A little more than three years ago, Nicole Stewart was in Venice Beach, California, and she was heartbroken. She'd been pursuing acting since she was 14 and was looking to be in a sitcom. Then her agent dropped her. Fast forward to 2012, when Stewart, minted in a city she knows well (her grandparents are legends in the art scene in Dallas) kicked off a non-fiction storytelling series known as Oral Fixation. Oral Fixation is a curated night of real-life stories, but it's no open mic. It is raw, emotional, often funny performances of true tales. But Stewart wants more. She wants to be a leader in the arts community, and, if the innovation behind Oral Fixation is any indication, Dallas is certain to see exciting moves from her chess board. You can follow Oral Fixation on Facebook at facebook.com/oralfixationshow for upcoming shows.

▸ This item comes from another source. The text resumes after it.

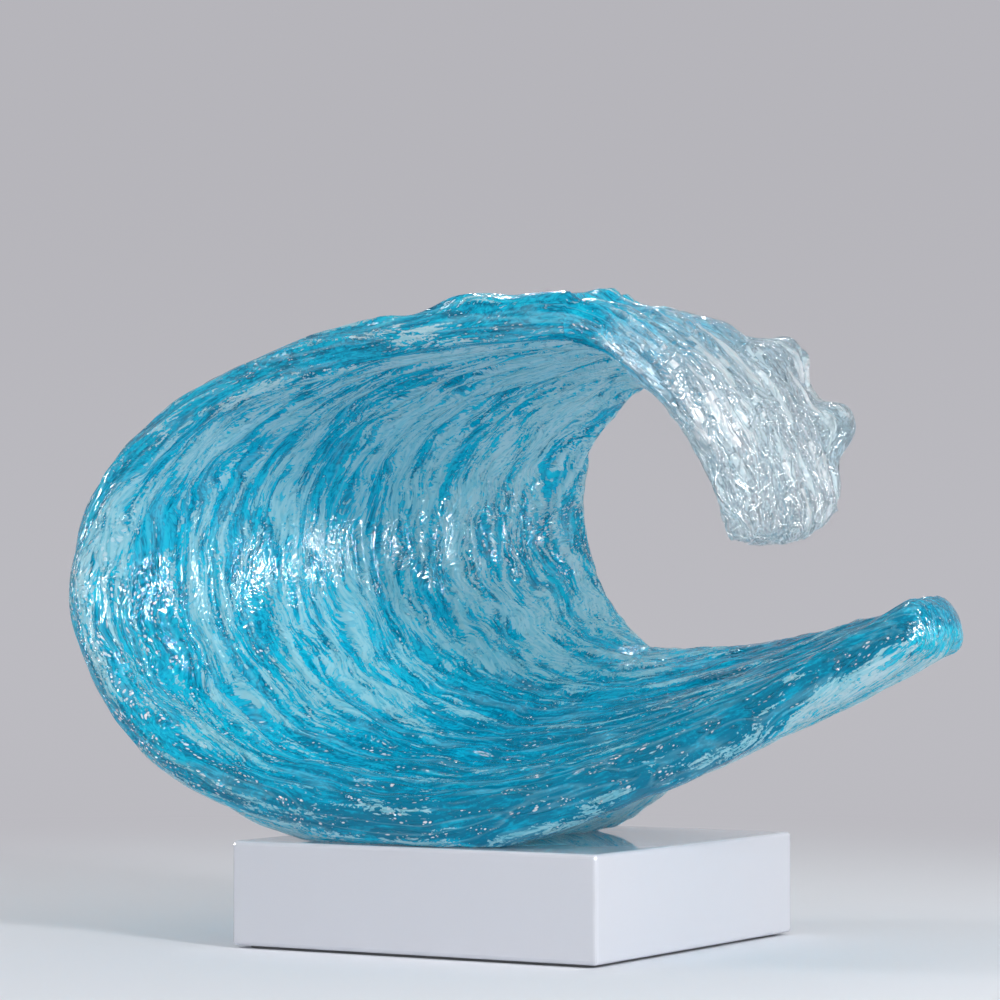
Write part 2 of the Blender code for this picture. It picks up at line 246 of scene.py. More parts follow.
def sheetGrid():
    # all the rings of the sheet, and the ring where the clear resin starts
    fine = np.linspace(0, len(keys) - 1, 1500)
    near, far = bothRims(fine)
    line = near + waveShape["spacingLine"] * (far - near)
    distance = np.concatenate([[0], np.cumsum(np.linalg.norm(np.diff(line, axis=0), axis=1))])
    length = distance[-1]
    split = np.interp(waveShape["clearStart"], fine, distance)
    turn = (1 - np.cos(np.linspace(0, math.pi / 2, waveMesh["noseRings"] + 1)))[:-1]
    turn[0] = 0.004
    nose = waveShape["nose"]
    body = np.linspace(nose, split, waveMesh["bodyRings"])
    lip = np.linspace(split, length - nose, waveMesh["lipRings"])[1:]
    places = np.concatenate([nose * turn, body, lip, length - nose * turn[::-1]])
    along = np.interp(places, distance, fine)
    near, far = bothRims(along)
    before = sum(bothRims(np.clip(along - 0.02, 0, len(keys) - 1)))
    after = sum(bothRims(np.clip(along + 0.02, 0, len(keys) - 1)))
    rings = []
    for n, place in enumerate(along):
        reach = (far[n] - near[n]) / 2
        out = np.cross(after[n] - before[n], reach)
        out /= np.linalg.norm(out)
        taper = min(places[n] / nose, (length - places[n]) / nose, 1)
        rings.append(sheetRing(place, taper, (near[n] + far[n]) / 2, reach, out))
    points, across, depth, halfWidth = (np.array(part) for part in zip(*rings))
    return {
        "points": points,
        "along": np.repeat(along[:, None], points.shape[1], axis=1),
        "distance": np.repeat(places[:, None], points.shape[1], axis=1),
        "across": across,
        "depth": depth,
        "halfWidth": np.repeat(halfWidth[:, None], points.shape[1], axis=1),
        "split": len(turn) + waveMesh["bodyRings"] - 1,
    }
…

The best thing about community gardens in older urban areas is their sheer obduracy — the grit and patience, the sweat equity involved in digging down through rubble to find real dirt again and bring it back to green abundance. A great example is this garden, four-tenths of an acre of serenity just off a noisy intersection in Old East Dallas. In the early '90s it was an overflow garden for Cambodian refugees not able to find plots in the busy Southeast Asian refugee garden a few blocks away. Later abandoned and neglected, it has been adopted again by families fleeing turmoil in Bhutan, a Himalayan nation sandwiched between China and India. You can wander in and watch them work their beds in rhythms and tones of ancient practice, their garden a soft prayer to our city's roaring heart.